-- BEGIN --

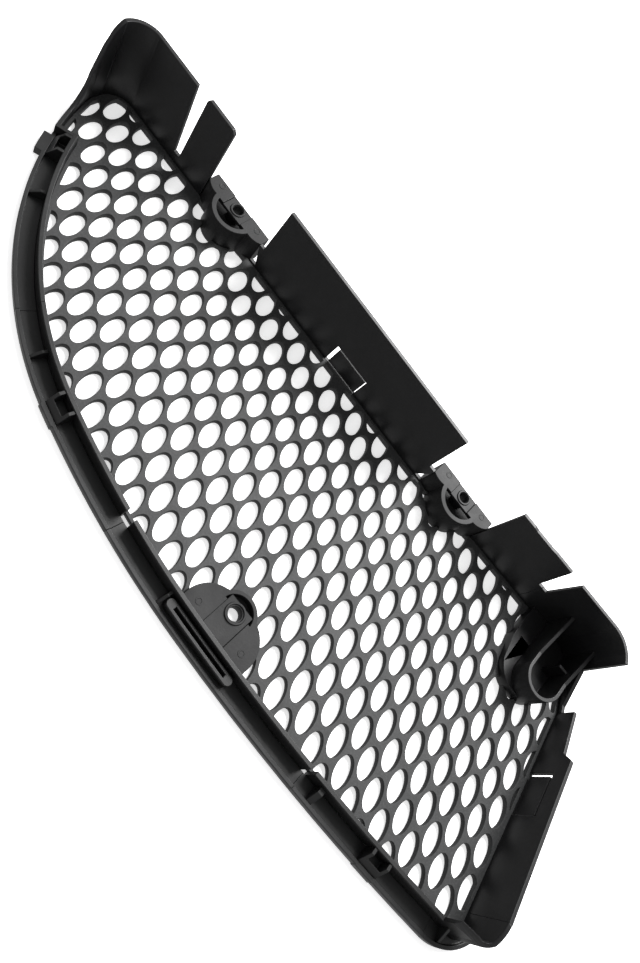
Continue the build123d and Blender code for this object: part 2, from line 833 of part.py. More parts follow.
# ---- snap-in catches standing in the channel ----
def catch(turn):
    """Hollow wedge across the channel, low at the outer bead and high at the rail wall."""
    with BuildPart() as body:
        with BuildSketch(rail_plane(turn, LIP_T)):
            with BuildLine():
                Polyline(
                    (BEAD_W + CATCH_GAP, 0.0),
                    (WALL_INSET, 0.0),
                    (WALL_INSET, CATCH_H),
                    (WALL_INSET - 3.2, CATCH_H),
                    (BEAD_W + CATCH_GAP, BEAD_H),
                    close=True,
                )
            make_face()
        extrude(amount=CATCH_L / 2, both=True)
        with BuildSketch(rail_plane(turn, LIP_T)):
            with BuildLine():
                Polyline(
                    (BEAD_W + 2.6, CATCH_FLOOR),
                    (WALL_INSET, CATCH_FLOOR),
                    (WALL_INSET, CATCH_H + 1.0),
                    (BEAD_W + 2.6, CATCH_H + 1.0),
                    close=True,
                )
            make_face()
        extrude(amount=CATCH_L / 2 - CATCH_WALL, both=True, mode=Mode.SUBTRACT)
    return body.part


for place, x in CATCH_X.items():
    piece = catch(turn_at(x))
    piece.label = "catch_" + place
    export_step(piece, "parts/catch_" + place + ".step")


# ---- thin ribs across the channel ----
def rib(turn, height, thickness=RIB_T):
    """Thin web across the channel, sloping down to the bead."""
    with BuildPart() as body:
        with BuildSketch(rail_plane(turn, LIP_T)):
            with BuildLine():
                Polyline(
                    (BEAD_W, 0.0),
                    (WALL_INSET, 0.0),
                    (WALL_INSET, height),
                    (WALL_INSET - 3.0, height),
                    (BEAD_W, BEAD_H),
                    close=True,
                )
            make_face()
        extrude(amount=thickness / 2, both=True)
    return body.part


with BuildPart() as channel_ribs:
    for x in RIB_X:
        add(rib(turn_at(x), RIB_H))
channel_ribs.part.label = "channel_ribs"
export_step(channel_ribs.part, "parts/channel_ribs.step")

with BuildPart() as slit_hook:
    add(rib(SLIT_TURN + 0.45, CATCH_H - LIP_T, 2 * RIB_T))
slit_hook.part.label = "slit_hook"
export_step(slit_hook.part, "parts/slit_hook.step")

with BuildPart() as end_gusset:
    with BuildSketch(rail_plane(CORNER_TURN + END_GUSSET_TURN, LIP_T)):
        with BuildLine():
            Polyline(
                (BEAD_W + CATCH_GAP, 0.0),
                (WALL_INSET, 0.0),
                (WALL_INSET, CATCH_H),
                (BEAD_W + CATCH_GAP, BEAD_H),
                close=True,
            )
        make_face()
    extrude(amount=RIB_T / 2, both=True)
    add(prism(WALLED, 0.0, CATCH_H + LIP_T + 1.0), mode=Mode.SUBTRACT)
end_gusset.part.label = "end_gusset"
export_step(end_gusset.part, "parts/end_gusset.step")

# ---- twin guide ribs with round ends, beside the lower ear ----
g0 = turn_at(GUIDE_X0)
g1 = turn_at(GUIDE_X1)
with BuildPart() as clip_guide:
    add(prism(rail_band(GUIDE_IN, GUIDE_IN + GUIDE_RIB_T, g0, g1), LIP_T, GUIDE_H))
    inner_rib = GUIDE_IN + GUIDE_RIB_T + GUIDE_SLOT_W
    add(prism(rail_band(inner_rib, inner_rib + GUIDE_RIB_T, g0, g1), LIP_T, GUIDE_H))
    with BuildSketch(Plane.XY.offset(LIP_T)):
        with Locations(
            rail_point(g0, GUIDE_IN + GUIDE_RIB_T + GUIDE_SLOT_W / 2),
            rail_point(g1, GUIDE_IN + GUIDE_RIB_T + GUIDE_SLOT_W / 2),
        ):
            Circle(GUIDE_RIB_T + GUIDE_SLOT_W / 2)
    extrude(amount=GUIDE_H - LIP_T)
clip_guide.part.label = "clip_guide"
export_step(clip_guide.part, "parts/clip_guide.step")


# ---- upper screw ears: bell wall, plate with a half-round pocket, and the nut seat ----
def ear(plan, x, inner_y, outer_y):
    """Hollow ear open on its outer side and underneath, with a pocket floor halfway up."""
    plate_z = EAR_H - EAR_PLATE_T
    seat_y = outer_y - SEAT_L
    with BuildSketch() as hollow:
        add(plan)
        offset(amount=-EAR_WALL)
        with BuildLine():
            Polyline(
                (x - EAR_W / 2 + EAR_WALL, outer_y - EAR_WALL - 0.5),
                (x + EAR_W / 2 - EAR_WALL, outer_y - EAR_WALL - 0.5),
                (x + EAR_W / 2 - EAR_WALL, outer_y + 1.0),
                (x - EAR_W / 2 + EAR_WALL, outer_y + 1.0),
                close=True,
            )
        make_face()
    with BuildPart() as body:
        add(prism(plan, 0.0, EAR_H))
        add(prism(hollow.sketch, 0.0, EAR_FLOOR_Z), mode=Mode.SUBTRACT)
        add(prism(hollow.sketch, EAR_FLOOR_Z + EAR_FLOOR_T, plate_z), mode=Mode.SUBTRACT)
        with BuildSketch(Plane.XY.offset(plate_z)):
            with Locations((x, inner_y + POCKET_SHIFT)):
                Circle(POCKET_R)
            with Locations((x, seat_y + POCKET_R)):
                Rectangle(2 * POCKET_R, 2 * POCKET_R, mode=Mode.SUBTRACT)
            with Locations((x, (seat_y + outer_y) / 2)):
                Rectangle(SEAT_W, outer_y - seat_y)
        extrude(amount=EAR_PLATE_T, mode=Mode.SUBTRACT)
        with Locations((x, outer_y - SEAT_FROM_EDGE, EAR_FLOOR_Z + EAR_FLOOR_T / 2)):
            Cylinder(SEAT_HOLE_R, EAR_FLOOR_T, mode=Mode.SUBTRACT)
    return body.part


def nut_seat(x, outer_y):
    """Slightly sunk strip with a ringed screw hole, carried on a round boss."""
    top = EAR_H - SEAT_DROP
    floor = EAR_FLOOR_Z + EAR_FLOOR_T
    with BuildPart() as body:
        with BuildSketch(Plane.XY.offset(EAR_H - EAR_PLATE_T)):
            with Locations((x, outer_y - SEAT_L / 2)):
                Rectangle(SEAT_W, SEAT_L)
        extrude(amount=EAR_PLATE_T - SEAT_DROP)
        with Locations((x, outer_y - SEAT_FROM_EDGE, 0.0)):
            with Locations((0.0, 0.0, floor)):
                Cylinder(RING_R, top - floor, align=(Align.CENTER, Align.CENTER, Align.MIN))
            with Locations((0.0, 0.0, top)):
                Cylinder(RING_R, RING_H, align=(Align.CENTER, Align.CENTER, Align.MIN))
                Cylinder(
                    RING_R - RING_W,
                    RING_H,
                    align=(Align.CENTER, Align.CENTER, Align.MIN),
                    mode=Mode.SUBTRACT,
                )
            with Locations((0.0, 0.0, floor)):
                Cylinder(
                    SEAT_HOLE_R,
                    top - floor,
                    align=(Align.CENTER, Align.CENTER, Align.MIN),
                    mode=Mode.SUBTRACT,
                )
    return body.part


left_ear = ear(EAR1_PLAN, EAR1_X, UPPER_IN, EAR1_OUT_Y)
left_ear.label = "ear_left"
export_step(left_ear, "parts/ear_left.step")
left_seat = nut_seat(EAR1_X, EAR1_OUT_Y)
left_seat.label = "nut_seat_left"
export_step(left_seat, "parts/nut_seat_left.step")
middle_ear = ear(EAR2_PLAN, EAR2_X, (UPPER_IN + MID_IN) / 2, EAR2_OUT_Y)
middle_ear.label = "ear_middle"
export_step(middle_ear, "parts/ear_middle.step")
middle_seat = nut_seat(EAR2_X, EAR2_OUT_Y)
middle_seat.label = "nut_seat_middle"
export_step(middle_seat, "parts/nut_seat_middle.step")

# ---- lower ear: pad standing in the mesh, with its own nut seat ----
hole3 = (EAR3_X, EAR3_BASE_Y + EAR3_HOLE_UP)
seat3_top = hole3[1] + EAR3_RING_R
with BuildSketch() as seat3_plan:
    with Locations((EAR3_X, (EAR3_BASE_Y - 5.0 + seat3_top) / 2)):
        Rectangle(EAR3_SEAT_W, seat3_top - EAR3_BASE_Y + 5.0)
    add(inside_plan(), mode=Mode.INTERSECT)
with BuildPart() as ear_lower:
    add(prism(lower_ear_plan(), 0.0, EAR3_H))
    with BuildSketch(Plane.XY.offset(EAR3_FLOOR)):
        with Locations(hole3):
            Circle(EAR3_POCKET_R)
        with Locations((EAR3_X, hole3[1] - EAR3_POCKET_R + 1.5)):
            Rectangle(3 * EAR3_POCKET_R, 2 * EAR3_POCKET_R, mode=Mode.SUBTRACT)
    extrude(amount=EAR3_H, mode=Mode.SUBTRACT)
    with BuildSketch():
        add(seat3_plan.sketch)
    extrude(amount=EAR3_H, mode=Mode.SUBTRACT)
ear_lower.part.label = "ear_lower"
export_step(ear_lower.part, "parts/ear_lower.step")

with BuildPart() as nut_seat_lower:
    add(prism(seat3_plan.sketch, 0.0, EAR3_H - SEAT_DROP))
    with Locations((hole3[0], hole3[1], EAR3_H - SEAT_DROP)):
        Cylinder(EAR3_RING_R, RING_H, align=(Align.CENTER, Align.CENTER, Align.MIN))
        Cylinder(
            EAR3_RING_R - RING_W,
            RING_H,
            align=(Align.CENTER, Align.CENTER, Align.MIN),
            mode=Mode.SUBTRACT,
        )
    with Locations((hole3[0], hole3[1], 0.0)):
        Cylinder(
            EAR3_HOLE_R,
            EAR3_H,
            align=(Align.CENTER, Align.CENTER, Align.MIN),
            mode=Mode.SUBTRACT,
        )
nut_seat_lower.part.label = "nut_seat_lower"
export_step(nut_seat_lower.part, "parts/nut_seat_lower.step")

# ---- guide socket and the pad beside it ----
with BuildPart() as socket_base:
    with BuildSketch():
        add(base_plan())
        add(socket_plan(), mode=Mode.SUBTRACT)
        with Locations(BASE_WINDOW):
            Rectangle(BASE_WINDOW_W, BASE_WINDOW_W, mode=Mode.SUBTRACT)
    extrude(amount=BASE_H)
socket_base.part.label = "socket_base"
export_step(socket_base.part, "parts/socket_base.step")

with BuildPart() as guide_socket:
    add(prism(socket_plan(), 0.0, SOCKET_HIGH_H))
    add(prism(socket_plan(SOCKET_WALL), SOCKET_FLOOR, SOCKET_HIGH_H), mode=Mode.SUBTRACT)
    add(
        end_cut(
            (
                (SOCKET_BOTTOM_Y - 1.0, SOCKET_H),
                (SOCKET_RISE_Y, SOCKET_H),
                (MID_END[1], SOCKET_HIGH_H),
                (MID_END[1], SOCKET_HIGH_H + 1.0),
                (SOCKET_BOTTOM_Y - 1.0, SOCKET_HIGH_H + 1.0),
            ),
            SOCKET_X0 - 1.0,
            SOCKET_X1 + 1.0,
        ),
        mode=Mode.SUBTRACT,
    )
guide_socket.part.label = "guide_socket"
export_step(guide_socket.part, "parts/guide_socket.step")

with BuildPart() as socket_rib:
    with BuildSketch(Plane.XY.offset(SOCKET_FLOOR)):
        with Locations((SOCKET_X1 - SOCKET_WALL - SOCKET_RIB_L / 2, SOCKET_RIB_Y)):
            Rectangle(SOCKET_RIB_L, RIB_T)
    extrude(amount=SOCKET_RIB_H)
socket_rib.part.label = "socket_rib"
export_step(socket_rib.part, "parts/socket_rib.step")

# ---- snap tongues, each with a tooth on its outer face near the free end ----
UPPER_TOOTH_Z = TONGUE_Z + (TONGUE_UPPER_W - TOOTH_W) / 2
with BuildPart() as snap_tongue_upper:
    with BuildSketch(Plane.XZ.offset(-UPPER_Y)):
        with Locations((TONGUE_ROOT_X - (TONGUE_L + TONGUE_ROOT_GAP) / 2, TONGUE_Z + TONGUE_UPPER_W / 2)):
            Rectangle(TONGUE_L - TONGUE_ROOT_GAP, TONGUE_UPPER_W)
    extrude(amount=FLANGE_T)
    free = TONGUE_ROOT_X - TONGUE_L
    with BuildSketch(Plane.XY.offset(UPPER_TOOTH_Z)):
        with BuildLine():
            Polyline(
                (free + 2.0, UPPER_Y),
                (free + 2.0 + TOOTH_L, UPPER_Y),
                (free + 2.0 + TOOTH_L, UPPER_Y + TOOTH_H),
                close=True,
            )
        make_face()
    extrude(amount=TOOTH_W)
snap_tongue_upper.part.label = "snap_tongue_upper"
export_step(snap_tongue_upper.part, "parts/snap_tongue_upper.step")

flange_angle = math.degrees(math.atan2(END_TOP[1] - END_BOTTOM[1], END_TOP[0] - END_BOTTOM[0]))
root_along = (TONGUE_END_ROOT_Y - END_BOTTOM[1]) / math.sin(math.radians(flange_angle))
root = spoke(END_BOTTOM, flange_angle, root_along)
tongue_plane = Plane(
    origin=(root[0], root[1], TONGUE_Z),
    x_dir=spoke((0.0, 0.0), flange_angle, 1.0) + (0.0,),
    z_dir=(0, 0, 1),
)
with BuildPart() as snap_tongue_end:
    with BuildSketch(tongue_plane):
        with Locations(((TONGUE_L + TONGUE_ROOT_GAP) / 2, -FLANGE_T / 2)):
            Rectangle(TONGUE_L - TONGUE_ROOT_GAP, FLANGE_T)
    extrude(amount=TONGUE_END_W)
    with BuildSketch(tongue_plane.offset((TONGUE_END_W - TOOTH_W) / 2)):
        with BuildLine():
            Polyline(
                (TONGUE_L - 2.0, -FLANGE_T),
                (TONGUE_L - 2.0 - TOOTH_L, -FLANGE_T),
                (TONGUE_L - 2.0 - TOOTH_L, -FLANGE_T - TOOTH_H),
                close=True,
            )
        make_face()
    extrude(amount=TOOTH_W)
snap_tongue_end.part.label = "snap_tongue_end"
export_step(snap_tongue_end.part, "parts/snap_tongue_end.step")
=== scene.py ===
"""Front bumper side grille: edges, finishes, ejector pin marks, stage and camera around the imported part."""

import math

import bpy
import numpy as np
from bpy.props import FloatProperty, FloatVectorProperty, PointerProperty
from mathutils import Matrix, Vector


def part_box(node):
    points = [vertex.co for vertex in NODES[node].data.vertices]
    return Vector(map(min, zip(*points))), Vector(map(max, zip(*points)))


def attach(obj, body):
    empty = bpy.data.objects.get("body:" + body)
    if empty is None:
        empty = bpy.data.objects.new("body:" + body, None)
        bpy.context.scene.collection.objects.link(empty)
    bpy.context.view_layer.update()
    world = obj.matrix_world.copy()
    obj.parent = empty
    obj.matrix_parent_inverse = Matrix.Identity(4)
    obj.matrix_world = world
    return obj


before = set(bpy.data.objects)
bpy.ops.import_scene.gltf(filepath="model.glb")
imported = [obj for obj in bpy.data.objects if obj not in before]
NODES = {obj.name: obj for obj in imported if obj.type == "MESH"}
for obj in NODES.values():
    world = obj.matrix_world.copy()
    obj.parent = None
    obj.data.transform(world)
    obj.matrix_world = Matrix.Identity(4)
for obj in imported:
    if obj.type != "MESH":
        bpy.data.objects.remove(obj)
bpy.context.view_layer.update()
MOULDING = "moulding"
MM = 0.001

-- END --

What to do: Give back exactly the lines from the line that has "flange_angle = math.degrees(math.atan2(END_TOP[1]" to the line that has "obj.matrix_world = world", both included, and leave out all others.

Complete answer:
flange_angle = math.degrees(math.atan2(END_TOP[1] - END_BOTTOM[1], END_TOP[0] - END_BOTTOM[0]))
root_along = (TONGUE_END_ROOT_Y - END_BOTTOM[1]) / math.sin(math.radians(flange_angle))
root = spoke(END_BOTTOM, flange_angle, root_along)
tongue_plane = Plane(
    origin=(root[0], root[1], TONGUE_Z),
    x_dir=spoke((0.0, 0.0), flange_angle, 1.0) + (0.0,),
    z_dir=(0, 0, 1),
)
with BuildPart() as snap_tongue_end:
    with BuildSketch(tongue_plane):
        with Locations(((TONGUE_L + TONGUE_ROOT_GAP) / 2, -FLANGE_T / 2)):
            Rectangle(TONGUE_L - TONGUE_ROOT_GAP, FLANGE_T)
    extrude(amount=TONGUE_END_W)
    with BuildSketch(tongue_plane.offset((TONGUE_END_W - TOOTH_W) / 2)):
        with BuildLine():
            Polyline(
                (TONGUE_L - 2.0, -FLANGE_T),
                (TONGUE_L - 2.0 - TOOTH_L, -FLANGE_T),
                (TONGUE_L - 2.0 - TOOTH_L, -FLANGE_T - TOOTH_H),
                close=True,
            )
        make_face()
    extrude(amount=TOOTH_W)
snap_tongue_end.part.label = "snap_tongue_end"
export_step(snap_tongue_end.part, "parts/snap_tongue_end.step")
=== scene.py ===
"""Front bumper side grille: edges, finishes, ejector pin marks, stage and camera around the imported part."""

import math

import bpy
import numpy as np
from bpy.props import FloatProperty, FloatVectorProperty, PointerProperty
from mathutils import Matrix, Vector


def part_box(node):
    points = [vertex.co for vertex in NODES[node].data.vertices]
    return Vector(map(min, zip(*points))), Vector(map(max, zip(*points)))


def attach(obj, body):
    empty = bpy.data.objects.get("body:" + body)
    if empty is None:
        empty = bpy.data.objects.new("body:" + body, None)
        bpy.context.scene.collection.objects.link(empty)
    bpy.context.view_layer.update()
    world = obj.matrix_world.copy()
    obj.parent = empty
    obj.matrix_parent_inverse = Matrix.Identity(4)
    obj.matrix_world = world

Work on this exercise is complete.